- Born: 1969 (age 56–57)
- Education: Cornell University Stanford University
- Known for: President of Impossible Foods

= Dennis Woodside =

American businessman (born 1969)

Dennis Woodside (born 1969) is an American businessman who is president and CEO of Freshworks. Before joining Freshworks in 2022, he was president of Impossible Foods from March 2019 until August 2022. He previously was the chief operating officer of Dropbox from April 2014 until December 2018. He was an advisor to Dropbox from September through December 2018.

== Early life and education ==
Woodside grew up in Washington Crossing, Pennsylvania. He graduated from Cornell University in 1991, where he rowed and earned two varsity letters. He then went to Stanford Law School, graduating in 1995.

== Career ==
After graduating from Stanford Law, he was selected for a clerkship on the United States Court of Appeals for the Second Circuit for Judge Dennis Jacobs. After his clerkship, he worked at the law firm of Munger, Tolles & Olson from 1996 until 1998.

In July 1998, Woodside joined the Los Angeles office of McKinsey & Company, where he led strategy, technology, and media projects with Shona Brown, Michael Wolf, and Byron Auguste.

He left McKinsey in 2003 to join Google, where he led sales operations in Europe, the Middle East, and Africa.

Woodside was the senior vice president of Google's America operations.

In May 2012, Woodside succeeded Sanjay Jha as CEO of Motorola Mobility, where he worked until April 2014.

On February 12, 2014 he joined cloud storage company Dropbox as COO. This move came after Google announced the sale of Motorola Mobility to Lenovo in January 2014.

Woodside was on the board of ServiceNow from April 2018 until August 2022. He was on the board of the American Red Cross from 2016 to 2022.

From 2019 to 2022, Woodside was the president of Impossible Foods.

In May 2024, Woodside replaced Girish Mathrubootham as the CEO of Freshworks.
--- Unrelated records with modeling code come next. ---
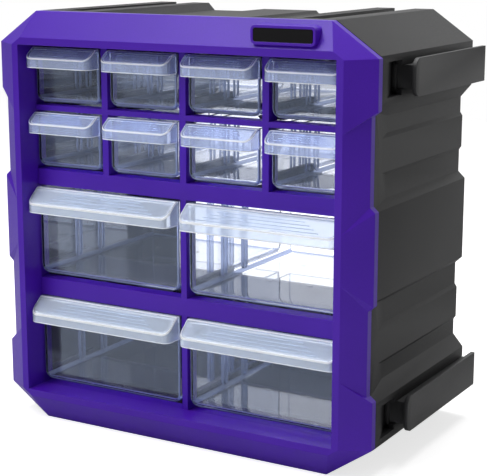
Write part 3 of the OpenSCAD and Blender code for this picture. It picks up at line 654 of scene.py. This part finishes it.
# Divider slots: U-shaped ribs on both side walls, where a divider can stand.
slot_tree = bpy.data.node_groups.new("divider_slots", "GeometryNodeTree")
slot_tree.interface.new_socket(name="Rib", in_out="INPUT", socket_type="NodeSocketGeometry")
sizes = named_inputs(slot_tree, Count="Int", Pitch="Float")
step = add(slot_tree, "ShaderNodeCombineXYZ", {"Y": sizes["Pitch"]})
spots = add(slot_tree, "GeometryNodeMeshLine", {"Count": sizes["Count"],
                                                "Offset": step.outputs[0]})
ribs = add(slot_tree, "GeometryNodeInstanceOnPoints", {"Points": spots.outputs[0],
                                                       "Instance": sizes["Rib"]})
solid = add(slot_tree, "GeometryNodeRealizeInstances", {"Geometry": ribs.outputs[0]})
other = add(slot_tree, "GeometryNodeTransform", {"Geometry": solid.outputs[0],
                                                 "Scale": (-1, 1, 1)})
turned = add(slot_tree, "GeometryNodeFlipFaces", {"Mesh": other.outputs[0]})
pair = add(slot_tree, "GeometryNodeJoinGeometry")
slot_tree.links.new(solid.outputs[0], pair.inputs[0])
slot_tree.links.new(turned.outputs[0], pair.inputs[0])
# The ribs take the tray's pale edge copy, with its painted highlight.
close_tree(slot_tree, pair.outputs[0], tray_edge_painted_highlight)

# Ejector marks: the faint discs that the mould's pins leave on a bin's floor.
mark_tree = bpy.data.node_groups.new("ejector_marks", "GeometryNodeTree")
sizes = named_inputs(mark_tree, Across="Int", Deep="Int", Width="Float", Depth="Float",
                     Radius="Float", Height="Float", Centre="Vector")
field = add(mark_tree, "GeometryNodeMeshGrid", {
    "Size X": sizes["Width"], "Size Y": sizes["Depth"], "Vertices X": sizes["Across"],
    "Vertices Y": sizes["Deep"]})
disc = add(mark_tree, "GeometryNodeMeshCylinder", {"Vertices": 20,
                                                   "Radius": sizes["Radius"],
                                                   "Depth": sizes["Height"]})
discs = add(mark_tree, "GeometryNodeInstanceOnPoints", {"Points": field.outputs[0],
                                                        "Instance": disc.outputs[0]})
moved = add(mark_tree, "GeometryNodeTransform", {"Geometry": discs.outputs[0],
                                                 "Translation": sizes["Centre"]})
close_tree(mark_tree, moved.outputs[0], tray_clear)

RIB_HALVES, RIB_HEAD, RIB_FOOT = (0.0029, 0.0015), 0.005, 0.0062
RIB_GAP, RIB_EDGE = 0.00002, 0.0003


def slot_rib(width, height, centre, stand):
    """One U-shaped rib on the right wall: two uprights joined by a round foot."""
    shape = bmesh.new()
    middle, high, low = FRONT_Y + centre, height - RIB_HEAD, RIB_FOOT
    ends = width / 2 - BIN_WALL - RIB_GAP, width / 2 - BIN_WALL - stand
    lines = []
    for half in RIB_HALVES:
        lines.append([(middle - half, high)]
                     + [(middle - half * math.cos(math.pi * i / 12),
                         low - half * math.sin(math.pi * i / 12)) for i in range(13)]
                     + [(middle + half, high)])
    outline = lines[0] + lines[1][::-1]
    loops = [[shape.verts.new((x, y, z)) for y, z in outline] for x in ends]
    count, half = len(outline), len(lines[0])
    for i in range(count):
        j = (i + 1) % count
        shape.faces.new((loops[0][i], loops[0][j], loops[1][j], loops[1][i]))
    for loop in loops:
        for i in range(half - 1):
            shape.faces.new((loop[i], loop[i + 1], loop[count - 2 - i], loop[count - 1 - i]))
    bmesh.ops.recalc_face_normals(shape, faces=shape.faces)
    corners = [e for e in shape.edges
               if e.calc_face_angle() > math.radians(60)
               and max(v.co.x for v in e.verts) < ends[0] - stand / 2]
    bmesh.ops.bevel(shape, geom=corners, offset=RIB_EDGE, segments=2, profile=0.5,
                    affect="EDGES", clamp_overlap=True)
    mesh = bpy.data.meshes.new("slot_rib")
    shape.to_mesh(mesh)
    shape.free()
    return mesh


RIDGE_COUNT, RIDGE_FIRST, RIDGE_RADIUS, RIDGE_SINK = 4, 0.0034, 0.00045, 0.00025
MARK_ROWS, MARK_RUN, MARK_CENTRE = 3, 0.092, 0.067
MARK_RADIUS, MARK_HEIGHT, MARK_RAISE = 0.0021, 0.0002, 0.00013
LEVEL_ENOUGH = 0.93


def add_mesh(shape, mesh, slot=None):
    """Adds a mesh to a shape; its faces keep their material slots or take the given one."""
    start = len(shape.faces)
    shape.from_mesh(mesh)
    shape.faces.ensure_lookup_table()
    if slot is not None:
        for face in shape.faces[start:]:
            face.material_index = slot


def bin_mesh(name, hazed, width, height, front, drop, turn, pitch, end, taper, edge, slots,
             marks):
    """Whole bin over its own centre line: clear tray, hazed grip, painted highlight on edges
    and ribs.
    """
    tilt = math.atan(drop / (GRID_DEPTH - GRIP_FLAT - front))
    shape = bmesh.new()
    tray(shape, width, height)
    shape.normal_update()
    # Faces that are neither level nor upright, the rounded foot and corners, take the pale
    # copy: a painted highlight.
    for face in shape.faces:
        flat = max(abs(axis) for axis in face.normal) > LEVEL_ENOUGH
        face.material_index = CLEAR if flat else PALE_PAINTED_HIGHLIGHT
    centre, spacing, stand = slots
    ribs = grown(name + "_slots", slot_tree, slot_rib(width, height, centre, stand),
                 {"Count": 2, "Pitch": spacing})
    add_mesh(shape, ribs, PALE_PAINTED_HIGHLIGHT)
    add_mesh(shape, grip(width, height, front, drop, turn, edge))
    ridges = grown(name + "_ridges", ridge_tree, bpy.data.meshes.new("start"),
                   {"Count": RIDGE_COUNT, "First": RIDGE_FIRST, "Pitch": pitch,
                    "Length": width - 2 * end, "Taper": 2 * taper, "Radius": RIDGE_RADIUS,
                    "Tilt": tilt})
    ridges.transform(Matrix.Translation((0, FRONT_Y + front, height - drop - RIDGE_SINK)))
    add_mesh(shape, ridges, HAZED)
    across, spacing, shift = marks
    pins = grown(name + "_marks", mark_tree, bpy.data.meshes.new("start"),
                 {"Across": across, "Deep": MARK_ROWS, "Width": spacing * (across - 1),
                  "Depth": MARK_RUN, "Radius": MARK_RADIUS, "Height": MARK_HEIGHT,
                  "Centre": (shift, FRONT_Y + MARK_CENTRE, BIN_WALL + MARK_RAISE)})
    add_mesh(shape, pins, CLEAR)
    for face in shape.faces:
        face.smooth = True
    mesh = bpy.data.meshes.new(name)
    shape.to_mesh(mesh)
    shape.free()
    mesh.set_sharp_from_angle(angle=math.radians(28))
    for material in (tray_clear, hazed, grip_edge_painted_highlight, tray_edge_painted_highlight):
        mesh.materials.append(material)
    carrier = bpy.data.objects.new(name, mesh)
    bpy.context.scene.collection.objects.link(carrier)
    mesh = level_faces(carrier).data
    bpy.data.objects.remove(carrier)
    return mesh


small_mesh = bin_mesh("small_bin", grip_hazed, **SMALL)
# The large bins take the whiter grip copy with its painted light.
large_mesh = bin_mesh("large_bin", grip_painted_light, **LARGE)
SEATS = {1: 0.2089, 2: 0.1674, 3: 0.0962, 4: 0.0234}
SMALL_COLUMNS = (-0.0861, -0.0287, 0.0287, 0.0861)
LARGE_COLUMNS = (-BAY_STEP / 2, BAY_STEP / 2)
for row, seat_z in SEATS.items():
    small = row < 3
    for column, x in enumerate(SMALL_COLUMNS if small else LARGE_COLUMNS, 1):
        node = f"bin_r{row}c{column}"
        mesh = (small_mesh if small else large_mesh).copy()
        mesh.transform(Matrix.Translation((x, 0, seat_z)))
        one = bpy.data.objects.new(node + "_moulding", mesh)
        bpy.context.scene.collection.objects.link(one)
        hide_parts(node)
        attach(one, node + "_body")

# Joining clips: double-T strips of black polypropylene, slid into the channels of the
# right side to couple the next cabinet.
clip_black = moulded_plastic("clip_polypropylene_black", "#262628", "#303032",
                             roughness=0.48, grain_mm=0.6, depth=0.3)
CLIP_EDGE = 0.0004
for level in ("upper", "lower"):
    place_piece(soften(solid_copy("joining_clip_" + level, "clip_" + level), CLIP_EDGE),
                clip_black, "joining_clip_" + level, "cabinet")
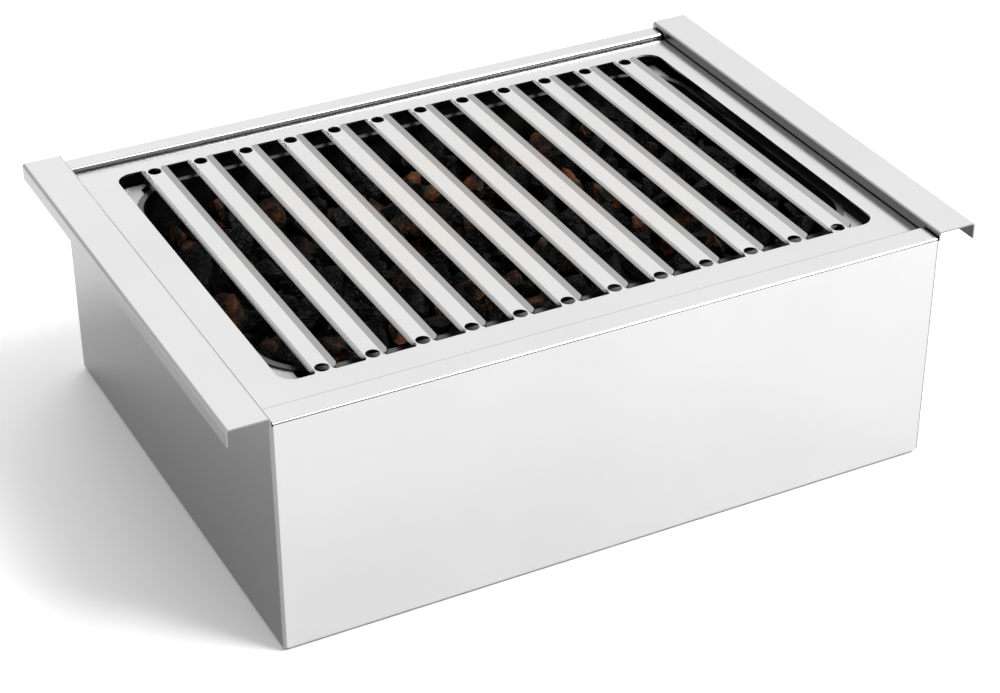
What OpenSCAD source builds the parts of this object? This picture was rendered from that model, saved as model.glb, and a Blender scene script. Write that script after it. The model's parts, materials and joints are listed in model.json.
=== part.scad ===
// Charcoal charbroiler in folded stainless sheet: an open box with side grips,
// a trough-bar grill plate set into its top, and a charcoal pan on four posts.
// Origin: centre of the footprint on the floor. +X right, +Y to the rear, +Z up.

/* [Case] */
// Width over the side walls, without the grips
case_w = 538; // [440:1:700]
// Depth of the case, front to rear
case_d = 420; // [340:1:560]
// Height of the front and rear rails above the floor
rail_h = 192; // [150:1:260]
// Thickness of the case sheet
sheet = 1.2; // [1:0.1:2]
// Outside radius of the folds
fold_r = 2.5; // [2:0.1:4]
// Width of the flat front rail
front_rail = 21.2; // [16:0.1:30]
// Width of the flat rear rail
rear_rail = 16.9; // [14:0.1:30]
// Depth of the wall that drops from each rail into the recess
recess_wall = 12; // [8:0.5:20]
// Gap between the floor and the lower edge of the case
floor_gap = 1.5; // [1:0.1:2.5]

/* [Side grips] */
// How far the side walls stand above the rails
grip_rise = 4.7; // [3:0.1:10]
// How far each grip reaches out from its side wall
grip_w = 31; // [24:1:45]
// Height of the lip along the outside of the grip
grip_lip = 13.2; // [8:0.1:20]

/* [Grill plate] */
// Thickness of the grill plate
plate_t = 1.5; // [1.2:0.1:2]
// Depth of the plate's top face below the rails
plate_drop = 4.4; // [3:0.1:7]
// Number of trough bars
bars = 12; // [6:1:14]
// Spacing of the bars
bar_pitch = 38.4; // [34:0.1:42]
// Width of the flat bottom of a trough bar
bar_flat = 13.2; // [10:0.1:16]
// Width of the neck at each end of a bar
bar_neck = 14.8; // [12:0.1:18]
// Width of each upturned side of a bar
bar_wing = 5; // [3:0.1:6]
// Angle that the sides of a bar are turned up
wing_angle = 33; // [20:1:45]
// Width of the opening that the bars cross
opening_w = 485.8; // [440:0.1:500]
// Length of the opening, front to rear
opening_d = 333; // [260:1:340]
// Corner radius of the opening
opening_r = 13; // [8:1:20]
// Diameter of the drain hole at each end of a bar
drain_d = 10.8; // [8:0.1:12]
// Distance of the drain holes' centres in from the opening's ends
drain_inset = 5.6; // [4:0.1:8]

/* [Charcoal pan] */
// Width of the pan over its rim
pan_w = 488; // [420:1:500]
// Depth of the pan over its rim, front to rear
pan_d = 311; // [260:1:320]
// Height of the pan
pan_h = 110; // [80:1:130]
// Corner radius of the rim
pan_r = 50; // [30:1:60]
// Thickness of the pan sheet
pan_t = 1.5; // [1:0.1:2]
// Width of the flat rim around the pan
pan_rim = 5; // [4:0.5:8]
// Height of the charcoal grate above the pan floor
grate_lift = 38; // [25:1:50]

/* [Base] */
// Diameter of the foot pads
foot_d = 30; // [20:1:40]
// Number of air slots in the rear panel
air_slots = 9; // [5:1:12]

/* [Hidden] */
$fn = 48;

// The plate and the pan lie towards the rear right corner, within their clearance.
inset_x = 4;
inset_y = 6;

half_w = case_w / 2;
half_d = case_d / 2;
base_z = floor_gap;                       // lower edge of the case
grip_z = rail_h + grip_rise;              // top of the side grips
recess_front = -half_d + front_rail;      // front and rear faces of the recess
recess_rear = half_d - rear_rail;
seat_z = rail_h - plate_drop - plate_t;   // underside of the grill plate
base_t = 1.5;                             // base plate thickness
base_top = base_z + sheet + base_t;       // top of the base plate
return_w = 18;                            // inward return along the lower edges

ledge_t = 1.5;                            // grill plate ledges
ledge_leg = 12;
ledge_front_w = 14;
ledge_rear_w = 11;
ledge_side_w = 13.5;

liner_gap = 7;                            // air gap behind the liners
liner_t = 1;
liner_top = rail_h - 30;
liner_z = base_top + 2;

post_z = rail_h - 13;                     // top face of the posts
post_out_x = 239.5;                       // outer faces, from the pan's centre
post_out_y = 160.5;
post_in_x = 226.5;
post_len = 44;                            // how far a post reaches along the side
post_t = 1.2;

rim_z = post_z + pan_t;                   // top of the pan's rim
pan_floor = rim_z - pan_h;
body_w = pan_w - 2 * pan_rim + 2 * pan_t; // pan walls, outside
body_d = pan_d - 2 * pan_rim + 2 * pan_t;
body_r = pan_r - pan_rim + pan_t;

channel_len = 438;                        // grease channels
channel_in = 156;                         // inner and outer faces, from the pan's centre
channel_out = 174;
channel_h = 16;
channel_t = 1;

grate_t = 3;
grate_z = pan_floor + pan_t + grate_lift; // underside of the grate
bed_z = grate_z + grate_t;                // underside of the charcoal
bed_slab = 26;
lump = 26;
lump_pitch = 33;
lump_cols = 14;
lump_rows = 8;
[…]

He first joined Freshworks in 2022 as president, leading the company’s global business operations and strategy.

==Personal life==

Woodside is a triathlon enthusiast and 15-time Ironman Triathlon finisher, with personal best of 9:22 at the Arizona Ironman in 2016. He got 2nd place in his age group, which qualified him for the Ironman World Championship in Kona, Hawaii in October 2017. Woodside met his wife when they attended Stanford Law School together. They have two children and two cats. Woodside resides in Atherton, California.